REQUIRED TASK: Quote, please, the line with "---------- one line", the line with "for body, members", and every line between them, exactly and with nothing else.

[Scripts that build objects]
--------------------

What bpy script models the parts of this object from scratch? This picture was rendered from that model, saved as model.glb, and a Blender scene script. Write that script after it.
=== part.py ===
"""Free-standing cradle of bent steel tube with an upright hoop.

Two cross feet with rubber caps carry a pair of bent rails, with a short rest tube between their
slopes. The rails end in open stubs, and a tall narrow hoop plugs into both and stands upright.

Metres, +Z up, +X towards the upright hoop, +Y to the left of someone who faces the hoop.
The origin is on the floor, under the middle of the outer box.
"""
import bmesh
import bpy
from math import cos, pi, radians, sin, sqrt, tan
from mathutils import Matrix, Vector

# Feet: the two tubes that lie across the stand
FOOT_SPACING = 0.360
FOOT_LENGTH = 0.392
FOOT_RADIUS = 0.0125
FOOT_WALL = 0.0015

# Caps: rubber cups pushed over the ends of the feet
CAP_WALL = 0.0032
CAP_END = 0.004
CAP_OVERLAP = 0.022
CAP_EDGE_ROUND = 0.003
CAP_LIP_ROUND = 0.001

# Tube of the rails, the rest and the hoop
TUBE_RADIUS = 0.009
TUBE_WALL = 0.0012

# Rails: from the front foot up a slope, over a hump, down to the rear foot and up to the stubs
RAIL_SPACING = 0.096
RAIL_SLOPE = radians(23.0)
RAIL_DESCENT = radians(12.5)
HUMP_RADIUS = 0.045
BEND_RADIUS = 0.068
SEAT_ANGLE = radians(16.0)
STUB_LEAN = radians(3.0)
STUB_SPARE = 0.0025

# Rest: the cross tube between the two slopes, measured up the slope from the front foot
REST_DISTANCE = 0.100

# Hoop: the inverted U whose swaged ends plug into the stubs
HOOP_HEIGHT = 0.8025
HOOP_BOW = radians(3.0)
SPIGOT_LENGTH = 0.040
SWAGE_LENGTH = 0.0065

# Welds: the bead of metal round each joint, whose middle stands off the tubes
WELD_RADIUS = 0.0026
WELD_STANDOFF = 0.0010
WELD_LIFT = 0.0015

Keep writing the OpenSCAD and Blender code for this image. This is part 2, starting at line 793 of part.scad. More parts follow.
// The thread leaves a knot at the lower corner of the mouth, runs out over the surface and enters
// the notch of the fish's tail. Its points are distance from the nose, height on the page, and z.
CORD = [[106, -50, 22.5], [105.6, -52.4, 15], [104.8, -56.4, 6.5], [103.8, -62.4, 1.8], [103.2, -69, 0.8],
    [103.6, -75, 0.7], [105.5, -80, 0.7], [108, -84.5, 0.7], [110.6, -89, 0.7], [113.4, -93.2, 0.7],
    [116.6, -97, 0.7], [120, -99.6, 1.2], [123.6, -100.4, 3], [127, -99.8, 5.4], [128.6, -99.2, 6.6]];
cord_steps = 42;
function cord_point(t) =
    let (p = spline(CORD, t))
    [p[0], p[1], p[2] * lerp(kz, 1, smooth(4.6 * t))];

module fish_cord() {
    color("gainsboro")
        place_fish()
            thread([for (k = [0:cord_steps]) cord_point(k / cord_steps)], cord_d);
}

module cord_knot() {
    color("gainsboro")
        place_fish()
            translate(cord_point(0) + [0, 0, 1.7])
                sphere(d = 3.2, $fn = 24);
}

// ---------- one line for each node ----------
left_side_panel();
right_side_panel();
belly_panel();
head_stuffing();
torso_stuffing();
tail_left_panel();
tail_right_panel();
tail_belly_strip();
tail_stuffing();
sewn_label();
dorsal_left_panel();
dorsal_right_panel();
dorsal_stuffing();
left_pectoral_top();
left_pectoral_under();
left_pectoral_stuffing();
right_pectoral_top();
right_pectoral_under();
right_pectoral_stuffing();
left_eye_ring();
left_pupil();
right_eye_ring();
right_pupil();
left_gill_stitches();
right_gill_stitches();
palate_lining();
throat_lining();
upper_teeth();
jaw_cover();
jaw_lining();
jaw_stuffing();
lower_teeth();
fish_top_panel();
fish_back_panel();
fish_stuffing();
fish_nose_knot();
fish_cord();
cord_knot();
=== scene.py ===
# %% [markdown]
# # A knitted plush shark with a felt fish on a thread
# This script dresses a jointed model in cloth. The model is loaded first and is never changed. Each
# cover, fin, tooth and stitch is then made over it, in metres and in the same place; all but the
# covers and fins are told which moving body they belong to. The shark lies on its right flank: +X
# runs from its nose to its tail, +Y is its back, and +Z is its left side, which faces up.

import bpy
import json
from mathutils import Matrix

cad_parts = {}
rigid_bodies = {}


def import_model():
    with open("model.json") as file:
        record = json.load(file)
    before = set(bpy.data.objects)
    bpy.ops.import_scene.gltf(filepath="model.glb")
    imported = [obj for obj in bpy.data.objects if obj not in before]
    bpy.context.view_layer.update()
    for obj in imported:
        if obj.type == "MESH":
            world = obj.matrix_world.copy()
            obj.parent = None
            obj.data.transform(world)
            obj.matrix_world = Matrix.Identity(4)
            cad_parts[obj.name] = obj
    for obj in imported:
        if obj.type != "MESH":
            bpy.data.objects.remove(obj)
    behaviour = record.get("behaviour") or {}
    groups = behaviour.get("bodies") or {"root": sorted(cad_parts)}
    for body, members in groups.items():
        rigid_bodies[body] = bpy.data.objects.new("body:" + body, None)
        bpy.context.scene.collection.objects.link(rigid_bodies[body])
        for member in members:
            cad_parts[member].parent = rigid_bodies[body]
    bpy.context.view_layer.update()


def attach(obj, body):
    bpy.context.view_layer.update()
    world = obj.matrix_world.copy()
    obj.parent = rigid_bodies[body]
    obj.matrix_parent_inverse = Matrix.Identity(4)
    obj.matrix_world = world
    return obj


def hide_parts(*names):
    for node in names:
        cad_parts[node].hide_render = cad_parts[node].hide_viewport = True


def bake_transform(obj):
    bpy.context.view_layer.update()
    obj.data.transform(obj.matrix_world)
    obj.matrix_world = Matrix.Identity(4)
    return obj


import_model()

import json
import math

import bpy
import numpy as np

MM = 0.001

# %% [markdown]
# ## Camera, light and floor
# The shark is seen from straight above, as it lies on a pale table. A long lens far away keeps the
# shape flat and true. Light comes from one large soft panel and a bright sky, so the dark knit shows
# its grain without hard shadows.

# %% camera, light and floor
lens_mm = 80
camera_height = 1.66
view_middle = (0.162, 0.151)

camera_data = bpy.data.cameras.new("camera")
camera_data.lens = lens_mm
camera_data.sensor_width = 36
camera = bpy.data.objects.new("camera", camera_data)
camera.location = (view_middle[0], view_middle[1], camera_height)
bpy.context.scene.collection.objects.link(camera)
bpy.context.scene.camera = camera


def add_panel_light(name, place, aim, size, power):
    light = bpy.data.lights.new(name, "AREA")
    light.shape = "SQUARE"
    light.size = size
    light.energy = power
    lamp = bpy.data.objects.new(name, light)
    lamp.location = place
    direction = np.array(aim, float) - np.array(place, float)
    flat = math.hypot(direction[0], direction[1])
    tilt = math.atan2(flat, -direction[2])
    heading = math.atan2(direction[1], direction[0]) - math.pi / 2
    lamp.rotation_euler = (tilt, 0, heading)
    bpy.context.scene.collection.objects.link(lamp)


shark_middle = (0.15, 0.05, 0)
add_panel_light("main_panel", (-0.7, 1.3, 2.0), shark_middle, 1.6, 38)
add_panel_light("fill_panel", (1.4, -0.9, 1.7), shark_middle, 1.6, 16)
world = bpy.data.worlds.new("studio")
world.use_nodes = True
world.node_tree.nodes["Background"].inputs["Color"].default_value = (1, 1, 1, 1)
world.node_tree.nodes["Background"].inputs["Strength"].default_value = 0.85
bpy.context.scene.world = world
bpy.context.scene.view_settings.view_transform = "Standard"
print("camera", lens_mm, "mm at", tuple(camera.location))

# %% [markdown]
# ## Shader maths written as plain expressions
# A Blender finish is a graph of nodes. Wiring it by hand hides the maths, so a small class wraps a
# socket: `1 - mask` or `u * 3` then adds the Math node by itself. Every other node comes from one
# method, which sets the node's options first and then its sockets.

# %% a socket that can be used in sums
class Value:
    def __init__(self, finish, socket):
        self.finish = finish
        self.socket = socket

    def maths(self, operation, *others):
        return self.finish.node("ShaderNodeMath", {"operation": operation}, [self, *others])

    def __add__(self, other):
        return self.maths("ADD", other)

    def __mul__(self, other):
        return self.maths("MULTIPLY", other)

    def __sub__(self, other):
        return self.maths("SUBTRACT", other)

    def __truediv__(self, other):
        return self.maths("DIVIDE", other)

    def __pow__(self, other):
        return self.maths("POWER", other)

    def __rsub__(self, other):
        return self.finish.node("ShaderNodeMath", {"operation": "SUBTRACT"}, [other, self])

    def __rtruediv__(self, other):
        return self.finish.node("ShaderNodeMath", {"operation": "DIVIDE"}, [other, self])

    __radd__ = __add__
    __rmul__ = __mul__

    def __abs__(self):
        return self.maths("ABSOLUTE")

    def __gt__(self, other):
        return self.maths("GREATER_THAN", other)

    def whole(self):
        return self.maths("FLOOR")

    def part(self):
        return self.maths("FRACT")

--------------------

WRITTEN REPLY:
// ---------- one line for each node ----------
left_side_panel();
right_side_panel();
belly_panel();
head_stuffing();
torso_stuffing();
tail_left_panel();
tail_right_panel();
tail_belly_strip();
tail_stuffing();
sewn_label();
dorsal_left_panel();
dorsal_right_panel();
dorsal_stuffing();
left_pectoral_top();
left_pectoral_under();
left_pectoral_stuffing();
right_pectoral_top();
right_pectoral_under();
right_pectoral_stuffing();
left_eye_ring();
left_pupil();
right_eye_ring();
right_pupil();
left_gill_stitches();
right_gill_stitches();
palate_lining();
throat_lining();
upper_teeth();
jaw_cover();
jaw_lining();
jaw_stuffing();
lower_teeth();
fish_top_panel();
fish_back_panel();
fish_stuffing();
fish_nose_knot();
fish_cord();
cord_knot();
=== scene.py ===
# %% [markdown]
# # A knitted plush shark with a felt fish on a thread
# This script dresses a jointed model in cloth. The model is loaded first and is never changed. Each
# cover, fin, tooth and stitch is then made over it, in metres and in the same place; all but the
# covers and fins are told which moving body they belong to. The shark lies on its right flank: +X
# runs from its nose to its tail, +Y is its back, and +Z is its left side, which faces up.

import bpy
import json
from mathutils import Matrix

cad_parts = {}
rigid_bodies = {}


def import_model():
    with open("model.json") as file:
        record = json.load(file)
    before = set(bpy.data.objects)
    bpy.ops.import_scene.gltf(filepath="model.glb")
    imported = [obj for obj in bpy.data.objects if obj not in before]
    bpy.context.view_layer.update()
    for obj in imported:
        if obj.type == "MESH":
            world = obj.matrix_world.copy()
            obj.parent = None
            obj.data.transform(world)
            obj.matrix_world = Matrix.Identity(4)
            cad_parts[obj.name] = obj
    for obj in imported:
        if obj.type != "MESH":
            bpy.data.objects.remove(obj)
    behaviour = record.get("behaviour") or {}
    groups = behaviour.get("bodies") or {"root": sorted(cad_parts)}
    for body, members in groups.items():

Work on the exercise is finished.